• **WHAT YOU SHOULD DO**
Quote exactly the lines from the line containing "module front_scraper() color([0.85, 0.85, 0.82])" to the line containing "obj.parent = empty", both lines included, please, and nothing more.

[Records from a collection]

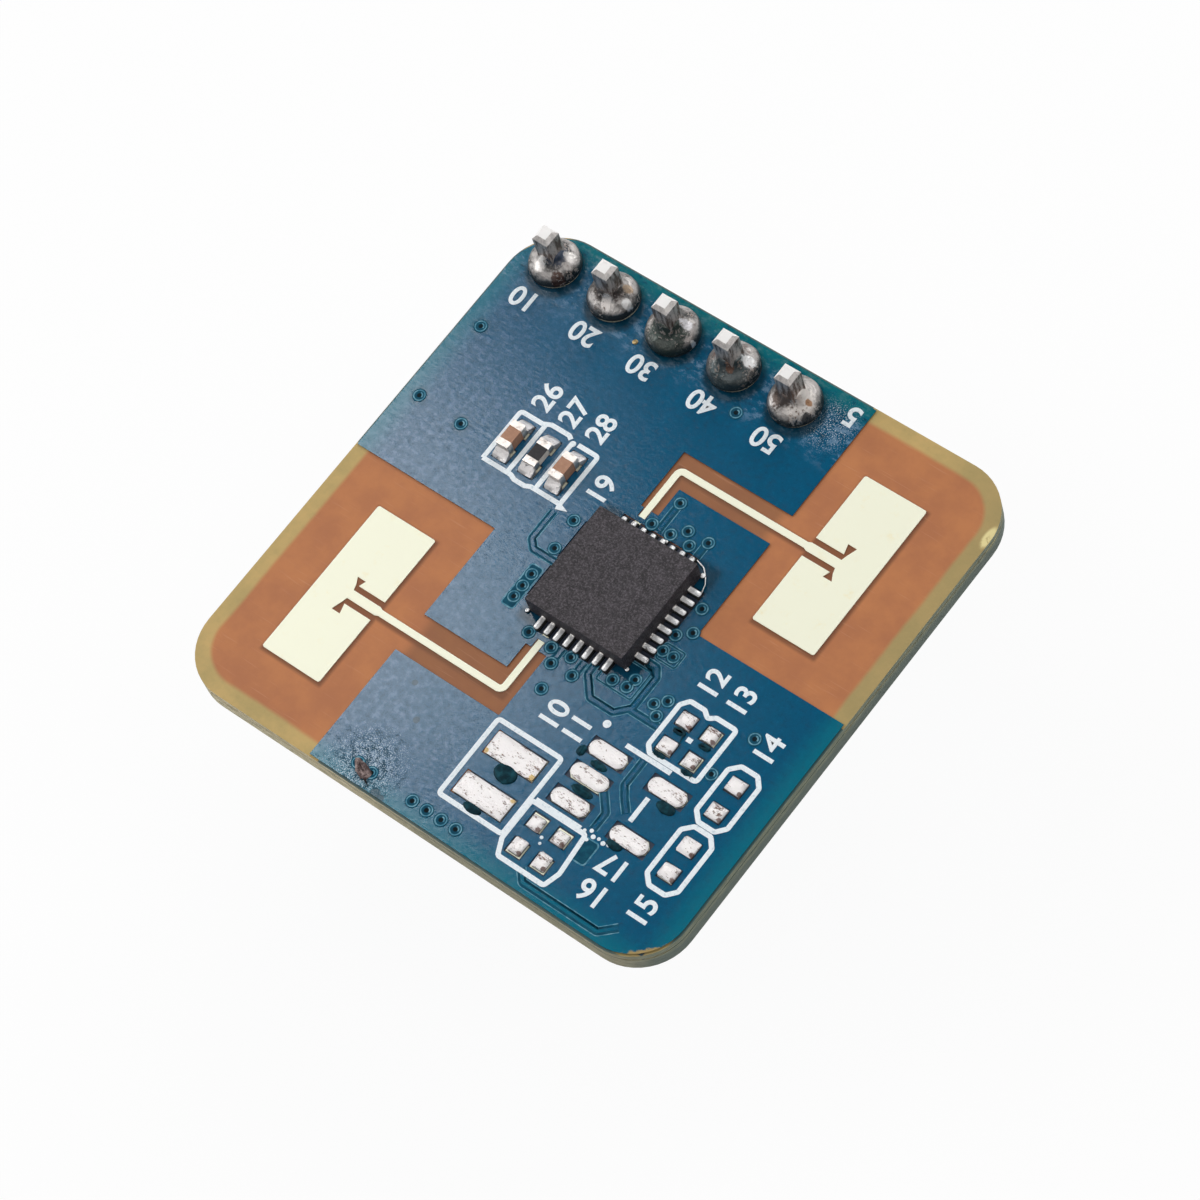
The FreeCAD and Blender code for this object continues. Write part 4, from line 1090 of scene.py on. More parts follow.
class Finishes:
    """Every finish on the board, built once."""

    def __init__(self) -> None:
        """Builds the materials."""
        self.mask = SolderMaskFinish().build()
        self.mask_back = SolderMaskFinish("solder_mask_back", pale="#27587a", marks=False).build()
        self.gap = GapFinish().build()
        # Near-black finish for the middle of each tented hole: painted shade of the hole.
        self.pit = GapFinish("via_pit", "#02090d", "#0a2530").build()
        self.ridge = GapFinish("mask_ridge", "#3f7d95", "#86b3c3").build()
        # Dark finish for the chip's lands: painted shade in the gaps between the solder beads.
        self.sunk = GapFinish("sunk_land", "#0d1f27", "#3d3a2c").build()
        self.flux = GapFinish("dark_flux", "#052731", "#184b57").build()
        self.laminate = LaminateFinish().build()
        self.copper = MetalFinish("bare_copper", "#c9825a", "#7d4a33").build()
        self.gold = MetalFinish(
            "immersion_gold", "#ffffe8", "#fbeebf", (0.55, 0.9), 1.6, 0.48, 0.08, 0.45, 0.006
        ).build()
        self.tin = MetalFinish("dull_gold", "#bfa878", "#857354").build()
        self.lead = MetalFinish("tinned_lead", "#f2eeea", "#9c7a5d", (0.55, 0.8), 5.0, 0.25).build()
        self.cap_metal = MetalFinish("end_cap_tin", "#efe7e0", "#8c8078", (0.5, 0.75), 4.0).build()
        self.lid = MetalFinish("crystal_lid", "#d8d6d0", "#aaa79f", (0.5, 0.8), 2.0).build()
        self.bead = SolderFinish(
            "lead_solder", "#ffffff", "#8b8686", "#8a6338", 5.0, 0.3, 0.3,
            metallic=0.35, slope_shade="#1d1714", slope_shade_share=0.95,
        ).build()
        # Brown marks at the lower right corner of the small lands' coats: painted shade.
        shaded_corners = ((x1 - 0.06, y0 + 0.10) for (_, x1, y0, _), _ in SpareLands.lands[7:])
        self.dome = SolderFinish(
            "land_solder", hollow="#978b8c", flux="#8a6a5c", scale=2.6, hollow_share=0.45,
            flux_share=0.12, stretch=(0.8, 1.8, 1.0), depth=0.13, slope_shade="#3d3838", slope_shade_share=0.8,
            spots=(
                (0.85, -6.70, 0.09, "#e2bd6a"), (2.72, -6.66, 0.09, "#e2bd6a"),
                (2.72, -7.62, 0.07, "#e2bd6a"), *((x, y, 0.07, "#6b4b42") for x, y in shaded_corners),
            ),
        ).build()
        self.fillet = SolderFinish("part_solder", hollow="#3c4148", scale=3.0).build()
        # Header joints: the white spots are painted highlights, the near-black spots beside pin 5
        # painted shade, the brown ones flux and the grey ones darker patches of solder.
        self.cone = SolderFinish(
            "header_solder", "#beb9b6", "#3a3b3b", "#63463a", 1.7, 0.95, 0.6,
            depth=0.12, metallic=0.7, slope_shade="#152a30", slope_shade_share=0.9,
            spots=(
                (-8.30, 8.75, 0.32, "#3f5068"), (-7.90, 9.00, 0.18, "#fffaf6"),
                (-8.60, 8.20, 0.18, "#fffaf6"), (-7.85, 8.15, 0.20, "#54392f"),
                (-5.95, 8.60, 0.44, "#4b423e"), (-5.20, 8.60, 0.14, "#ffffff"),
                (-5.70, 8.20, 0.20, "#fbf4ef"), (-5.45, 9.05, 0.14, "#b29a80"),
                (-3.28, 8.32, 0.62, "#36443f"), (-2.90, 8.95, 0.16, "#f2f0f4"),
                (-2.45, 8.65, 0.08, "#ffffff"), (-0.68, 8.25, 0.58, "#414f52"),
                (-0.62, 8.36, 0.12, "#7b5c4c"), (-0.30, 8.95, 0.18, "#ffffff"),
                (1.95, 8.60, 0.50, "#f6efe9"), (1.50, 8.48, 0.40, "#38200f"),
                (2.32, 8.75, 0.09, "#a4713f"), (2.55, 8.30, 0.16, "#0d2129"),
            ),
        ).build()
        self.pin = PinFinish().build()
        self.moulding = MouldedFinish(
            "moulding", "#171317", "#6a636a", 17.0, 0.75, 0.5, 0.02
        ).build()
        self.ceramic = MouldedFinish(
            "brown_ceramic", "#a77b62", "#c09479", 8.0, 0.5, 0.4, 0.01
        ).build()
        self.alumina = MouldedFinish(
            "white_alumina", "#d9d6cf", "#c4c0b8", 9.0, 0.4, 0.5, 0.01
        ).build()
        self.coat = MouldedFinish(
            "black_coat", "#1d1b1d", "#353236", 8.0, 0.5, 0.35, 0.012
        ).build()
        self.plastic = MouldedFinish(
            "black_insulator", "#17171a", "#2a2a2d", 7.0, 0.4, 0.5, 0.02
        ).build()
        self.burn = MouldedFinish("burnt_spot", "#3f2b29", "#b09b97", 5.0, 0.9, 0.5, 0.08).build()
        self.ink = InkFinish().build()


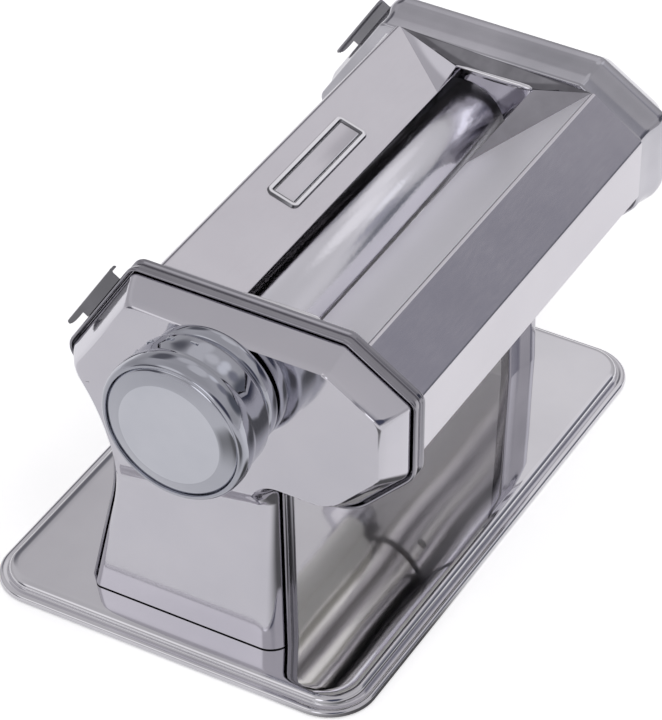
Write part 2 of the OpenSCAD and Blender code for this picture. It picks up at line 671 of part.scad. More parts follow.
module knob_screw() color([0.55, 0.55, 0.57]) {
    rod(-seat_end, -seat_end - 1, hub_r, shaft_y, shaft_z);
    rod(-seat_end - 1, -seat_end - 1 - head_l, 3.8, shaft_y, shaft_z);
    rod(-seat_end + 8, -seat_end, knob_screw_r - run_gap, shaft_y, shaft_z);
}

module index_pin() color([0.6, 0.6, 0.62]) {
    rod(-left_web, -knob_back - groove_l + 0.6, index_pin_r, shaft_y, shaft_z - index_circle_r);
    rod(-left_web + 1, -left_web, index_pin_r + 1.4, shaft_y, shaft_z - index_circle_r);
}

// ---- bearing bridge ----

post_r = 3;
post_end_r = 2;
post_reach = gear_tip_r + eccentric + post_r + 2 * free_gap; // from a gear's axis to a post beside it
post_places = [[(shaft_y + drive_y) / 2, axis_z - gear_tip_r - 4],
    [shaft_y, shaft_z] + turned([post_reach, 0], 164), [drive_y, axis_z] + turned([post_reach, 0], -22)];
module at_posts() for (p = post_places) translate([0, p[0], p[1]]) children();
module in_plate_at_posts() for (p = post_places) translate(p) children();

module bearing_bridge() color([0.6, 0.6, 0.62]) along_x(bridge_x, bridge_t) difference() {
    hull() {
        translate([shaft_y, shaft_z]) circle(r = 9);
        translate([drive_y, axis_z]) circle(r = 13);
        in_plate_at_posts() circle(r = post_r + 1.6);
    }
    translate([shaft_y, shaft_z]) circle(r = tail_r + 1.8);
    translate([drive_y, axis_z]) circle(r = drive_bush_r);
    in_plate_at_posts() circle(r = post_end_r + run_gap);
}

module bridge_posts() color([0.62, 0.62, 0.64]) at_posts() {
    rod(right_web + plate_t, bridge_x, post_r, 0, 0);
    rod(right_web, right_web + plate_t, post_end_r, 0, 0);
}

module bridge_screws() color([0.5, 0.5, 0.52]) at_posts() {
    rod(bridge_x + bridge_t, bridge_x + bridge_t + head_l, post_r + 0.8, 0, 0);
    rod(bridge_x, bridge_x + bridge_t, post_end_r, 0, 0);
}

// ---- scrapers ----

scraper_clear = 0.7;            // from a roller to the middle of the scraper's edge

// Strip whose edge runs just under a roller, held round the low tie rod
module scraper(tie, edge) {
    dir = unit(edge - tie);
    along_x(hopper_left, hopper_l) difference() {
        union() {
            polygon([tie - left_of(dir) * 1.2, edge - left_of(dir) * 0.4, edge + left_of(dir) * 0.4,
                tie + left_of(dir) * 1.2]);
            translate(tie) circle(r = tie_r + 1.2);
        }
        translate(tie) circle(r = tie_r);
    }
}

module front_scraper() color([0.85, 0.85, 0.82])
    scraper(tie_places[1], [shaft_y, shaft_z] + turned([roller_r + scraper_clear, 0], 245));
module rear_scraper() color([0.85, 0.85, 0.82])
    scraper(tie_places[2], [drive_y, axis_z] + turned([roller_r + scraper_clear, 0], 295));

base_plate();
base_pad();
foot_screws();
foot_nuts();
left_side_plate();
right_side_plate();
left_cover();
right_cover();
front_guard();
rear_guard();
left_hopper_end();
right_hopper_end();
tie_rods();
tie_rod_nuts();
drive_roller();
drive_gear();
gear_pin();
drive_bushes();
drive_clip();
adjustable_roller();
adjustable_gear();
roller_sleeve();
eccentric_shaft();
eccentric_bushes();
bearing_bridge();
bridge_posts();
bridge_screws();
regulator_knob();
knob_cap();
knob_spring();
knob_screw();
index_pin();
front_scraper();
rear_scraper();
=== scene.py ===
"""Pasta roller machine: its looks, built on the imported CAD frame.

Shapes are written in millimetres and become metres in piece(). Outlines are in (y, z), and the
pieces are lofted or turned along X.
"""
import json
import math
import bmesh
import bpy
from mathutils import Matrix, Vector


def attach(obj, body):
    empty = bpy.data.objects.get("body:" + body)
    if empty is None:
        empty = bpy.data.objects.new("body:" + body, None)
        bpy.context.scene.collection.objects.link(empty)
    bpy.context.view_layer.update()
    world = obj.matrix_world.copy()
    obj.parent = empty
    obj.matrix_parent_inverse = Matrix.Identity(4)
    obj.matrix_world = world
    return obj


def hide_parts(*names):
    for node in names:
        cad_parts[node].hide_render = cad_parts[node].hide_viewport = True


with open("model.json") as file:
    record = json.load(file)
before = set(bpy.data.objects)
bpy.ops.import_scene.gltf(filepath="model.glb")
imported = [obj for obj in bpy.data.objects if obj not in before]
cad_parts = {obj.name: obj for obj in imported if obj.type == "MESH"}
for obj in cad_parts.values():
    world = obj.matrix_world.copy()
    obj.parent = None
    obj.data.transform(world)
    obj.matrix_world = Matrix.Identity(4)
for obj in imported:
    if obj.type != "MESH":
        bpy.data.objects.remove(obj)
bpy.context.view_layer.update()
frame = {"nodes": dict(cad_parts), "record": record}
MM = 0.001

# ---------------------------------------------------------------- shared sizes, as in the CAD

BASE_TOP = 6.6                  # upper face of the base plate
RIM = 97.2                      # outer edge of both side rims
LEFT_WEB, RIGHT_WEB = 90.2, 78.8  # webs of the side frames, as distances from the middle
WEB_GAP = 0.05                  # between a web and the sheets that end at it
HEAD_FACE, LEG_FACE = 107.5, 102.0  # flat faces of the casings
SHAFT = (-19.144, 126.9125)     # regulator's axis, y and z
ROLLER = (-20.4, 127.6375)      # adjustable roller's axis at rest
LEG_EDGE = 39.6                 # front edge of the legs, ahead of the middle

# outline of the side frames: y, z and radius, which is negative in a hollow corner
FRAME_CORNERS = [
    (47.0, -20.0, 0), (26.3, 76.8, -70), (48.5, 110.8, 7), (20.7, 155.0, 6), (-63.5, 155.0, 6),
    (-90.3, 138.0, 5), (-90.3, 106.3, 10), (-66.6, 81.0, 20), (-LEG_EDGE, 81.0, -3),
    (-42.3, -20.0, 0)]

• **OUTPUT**
module front_scraper() color([0.85, 0.85, 0.82])
    scraper(tie_places[1], [shaft_y, shaft_z] + turned([roller_r + scraper_clear, 0], 245));
module rear_scraper() color([0.85, 0.85, 0.82])
    scraper(tie_places[2], [drive_y, axis_z] + turned([roller_r + scraper_clear, 0], 295));

base_plate();
base_pad();
foot_screws();
foot_nuts();
left_side_plate();
right_side_plate();
left_cover();
right_cover();
front_guard();
rear_guard();
left_hopper_end();
right_hopper_end();
tie_rods();
tie_rod_nuts();
drive_roller();
drive_gear();
gear_pin();
drive_bushes();
drive_clip();
adjustable_roller();
adjustable_gear();
roller_sleeve();
eccentric_shaft();
eccentric_bushes();
bearing_bridge();
bridge_posts();
bridge_screws();
regulator_knob();
knob_cap();
knob_spring();
knob_screw();
index_pin();
front_scraper();
rear_scraper();
=== scene.py ===
"""Pasta roller machine: its looks, built on the imported CAD frame.

Shapes are written in millimetres and become metres in piece(). Outlines are in (y, z), and the
pieces are lofted or turned along X.
"""
import json
import math
import bmesh
import bpy
from mathutils import Matrix, Vector


def attach(obj, body):
    empty = bpy.data.objects.get("body:" + body)
    if empty is None:
        empty = bpy.data.objects.new("body:" + body, None)
        bpy.context.scene.collection.objects.link(empty)
    bpy.context.view_layer.update()
    world = obj.matrix_world.copy()
    obj.parent = empty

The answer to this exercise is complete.